# [KiXtart] Batchfile in Kix?



## Eddy von RM (14. April 2004)

Ich brauch Hilfe bei KiXtart. Durch das Manual werde ich nicht wirklich schlau, wie ich mein Batchfile in KiX umsetzen kann. Ich verzweifle langsam noch. Problem ist folgendes:
Ich sollte ein Programm für meinen Arbeitgeber erstellen, welches automatisch die Dokumente (.xls, .doc etc.) in PDF umwandelt. Dieses habe ich mittlerweile mittels eines Batch-Files gemacht. Nun möchte er aber, diese Batch nicht immer starten, sondern soll automatisch zu einem bestimmten Zeitpunkt ausgeführt werden.

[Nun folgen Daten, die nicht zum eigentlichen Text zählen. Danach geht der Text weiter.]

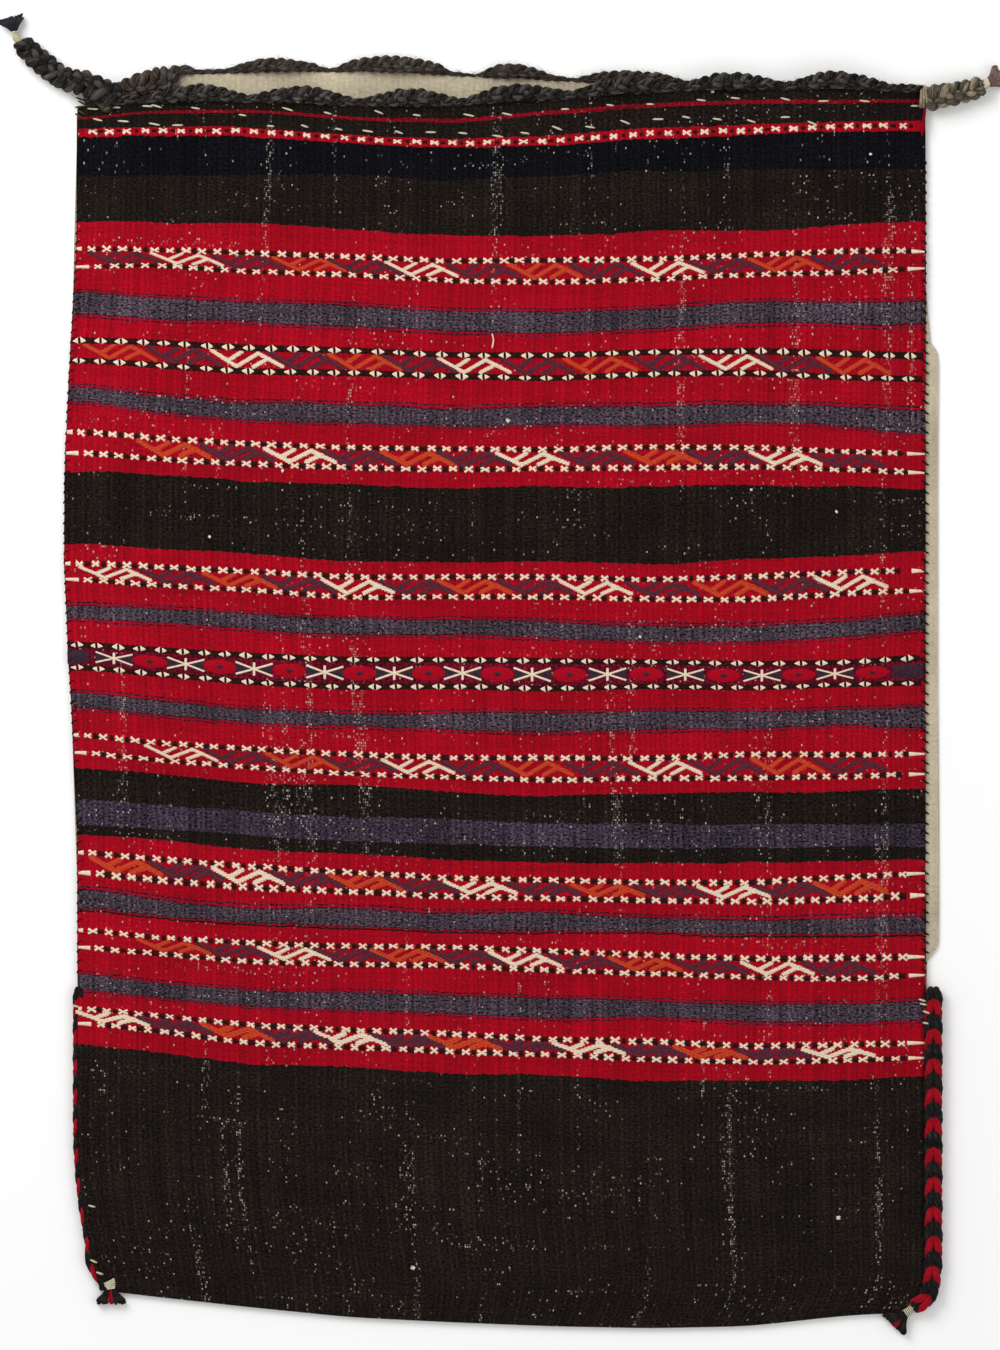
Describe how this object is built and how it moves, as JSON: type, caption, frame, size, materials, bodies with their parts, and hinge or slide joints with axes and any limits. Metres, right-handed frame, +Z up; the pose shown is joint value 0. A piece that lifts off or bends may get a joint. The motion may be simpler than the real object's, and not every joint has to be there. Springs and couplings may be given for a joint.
{
  "type": "woven wool storage bag",
  "caption": "Flat-woven wool storage bag with an open mouth, brocaded bands, a plain back, and plaited cords sewn along its mouth and lower sides.",
  "frame": {"origin": "centre of the lying bag's box, at the level of its underside", "axes": "+Z up from the floor through the patterned face, +Y from the folded end towards the mouth, +X towards the side where the plain back shows past the front"},
  "size_m": [0.8612, 1.1292, 0.0309],
  "materials": {
    "patterned_wool": "matt weft-faced wool in crimson, brown-black, navy and slate blue, brocaded in ivory, orange and blue, with a plain ivory back",
    "goat_hair": "coarse plaited goat hair, dark brown to black with grey hairs",
    "plait_wool": "plaited wool in crimson and black",
    "binding_thread": "wound ivory wool thread",
    "seam_thread": "black overcast sewing"
  },
  "bodies": {
    "root": {"sack_cloth": "patterned_wool", "front_mouth_braid": "goat_hair", "back_mouth_braid": "goat_hair", "left_tail": "goat_hair", "left_tail_tie": "binding_thread", "right_tail": "goat_hair", "right_tail_tie": "binding_thread", "left_side_braid": "plait_wool", "left_side_braid_tie": "binding_thread", "right_side_braid": "plait_wool", "right_side_braid_tie": "binding_thread", "left_seam_thread": "seam_thread", "right_seam_thread": "seam_thread"}
  },
  "joints": []
}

Mit Hilfe des Taskplaner darf ich das nicht, denn es soll als Dienst später installiert werden.

So, wie mache ich das jetzt? Das wichtige daran ist, das es da eine Zeile gibt, die im DOS ausgeführt werden muss. Ich hoffe, das ihr mir da helfen könnt und ich dieses Problem schnell lösen kann.

BTW: Ich habe bereits ein KiX Skript erstellt, das aber nur immer das Batchfile aufruft.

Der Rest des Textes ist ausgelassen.